Love Stories Used To Be More Tragic

Adelle Waldman wonders whether older books about marriage and romance are more powerful because “their protagonists contended with societal repression, instead of merely struggling with their lovers and with themselves—with their conflicting desires and changing moods”:

“Madame Bovary” isn’t really a didactic story of a woman who is tragically stuck in a bad marriage—though there is enough of that in the novel so that generations of college freshmen can spin essays about the bad old days and the subjugation of women. The book itself paints a rather more complicated picture of Emma’s situation.
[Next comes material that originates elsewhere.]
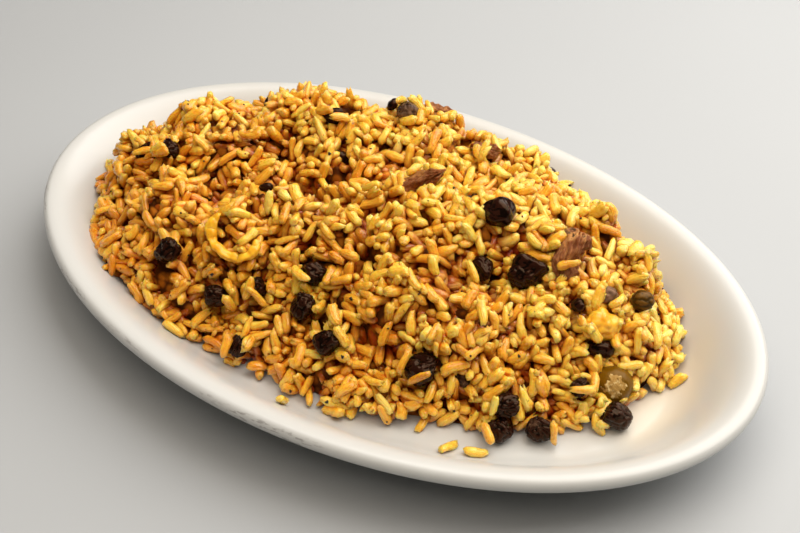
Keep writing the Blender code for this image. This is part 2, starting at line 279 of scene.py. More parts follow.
def build_piece(name, body, material, slot, replaced=(), **features):
    """Closed bodies as one mesh: each is a stack of rings shut by a fan at both poles.

    body holds grids of bodies x rings x sides x 3, then the first and the last poles. The
    rings run towards the last pole and turn anticlockwise about that way, so the faces
    point out. A feature has a value for each body or for each point.
    """
    grids, first_poles, last_poles = body
    bodies, rings, sides = grids.shape[:3]
    points = np.concatenate([first_poles[:, None], grids.reshape(bodies, -1, 3), last_poles[:, None]], 1)
    each = points.shape[1]
    side = np.arange(sides)
    after = (side + 1) % sides
    row = np.arange(rings - 1)[:, None] * sides
    walls = np.stack([row + side, row + after, row + sides + after, row + sides + side], -1)
    last_ring = 1 + (rings - 1) * sides
    first_fan = np.stack([np.zeros(sides, int), 1 + after, 1 + side], -1)
    last_fan = np.stack([np.full(sides, each - 1), last_ring + side, last_ring + after], -1)
    loop = np.concatenate([1 + walls.reshape(-1), first_fan.reshape(-1), last_fan.reshape(-1)])
    loops = (loop[None] + np.arange(bodies)[:, None] * each).reshape(-1)
    corners = np.concatenate([np.full((rings - 1) * sides, 4), np.full(2 * sides, 3)])
    corners = np.tile(corners, bodies)

    mesh = bpy.data.meshes.new(name)
    mesh.vertices.add(bodies * each)
    mesh.vertices.foreach_set("co", points.reshape(-1).astype(np.float32))
    mesh.loops.add(len(loops))
    mesh.loops.foreach_set("vertex_index", loops.astype(np.int32))
    mesh.polygons.add(len(corners))
    mesh.polygons.foreach_set("loop_start", (np.cumsum(corners) - corners).astype(np.int32))
    mesh.update(calc_edges=True)
    mesh.validate()
    mesh.shade_smooth()
    for label, values in features.items():
        values = np.asarray(values, np.float32)
        if len(values) == bodies:
            values = np.repeat(values, each, axis=0)
        kind, field = ("FLOAT_VECTOR", "vector") if values.ndim == 2 else ("FLOAT", "value")
        mesh.attributes.new(label, kind, "POINT").data.foreach_set(field, values.reshape(-1))
    mesh.materials.append(material)
    piece = bpy.data.objects.new(name, mesh)
    bpy.context.scene.collection.objects.link(piece)
    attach(piece, "root")
    if replaced:
        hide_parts(*replaced)


def node_corners(name):
    """Corners of a CAD node, three numbers each, and its triangles."""
    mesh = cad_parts[name].data
    corners = np.zeros(len(mesh.vertices) * 3, np.float32)
    mesh.vertices.foreach_get("co", corners)
    mesh.calc_loop_triangles()
    triangles = np.zeros(len(mesh.loop_triangles) * 3, np.int32)
    mesh.loop_triangles.foreach_get("vertices", triangles)
    return corners.reshape(-1, 3).astype(float), triangles.reshape(-1, 3)


def lie_of(name):
    """Middle, own axes from longest to shortest, and half sizes of a CAD lump."""
    corners, _ = node_corners(name)
    mean = corners.mean(0)
    axes = np.linalg.svd(corners - mean, full_matrices=False)[2]
    if np.linalg.det(axes) < 0:
        axes[2] *= -1
    own = (corners - mean) @ axes.T
    low, high = own.min(0), own.max(0)
    return mean + (low + high) / 2 @ axes, axes, (high - low) / 2


def round_grid(rings, sides):
    """Rings of a ball of radius one: a share t along its axis, and the angle round it."""
    t = np.sin(np.linspace(-math.pi / 2, math.pi / 2, rings + 2)[1:-1])
    turn = np.arange(sides) * math.tau / sides
    return np.broadcast_arrays(t[:, None], turn[None])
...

Most of the novel’s true admirers prize it for reasons less likely to make for neat five-paragraph essays: because of the lovely yet unsentimental precision of Flaubert’s prose, because of his shrewdness about his characters—the way he exposes what is trite and bourgeois, as well as what is real and often inexpressible, the way he forces us to simultaneously recoil and pity—and because of his relentless depiction of the dullness of provincial life and the hypocrisy of those who at first appear to be less dull, more cosmopolitan. Very little of this feels dated to me.

It could still be, however, that the power of “Madame Bovary” is amplified by the social and historical backdrop. That Emma was trapped in a marriage that, officially, could only be dissolved by death (although she was willing to run off to Italy with Rodolphe) perhaps raised the tension and gave Flaubert an ideal canvas on which to exercise his other talents.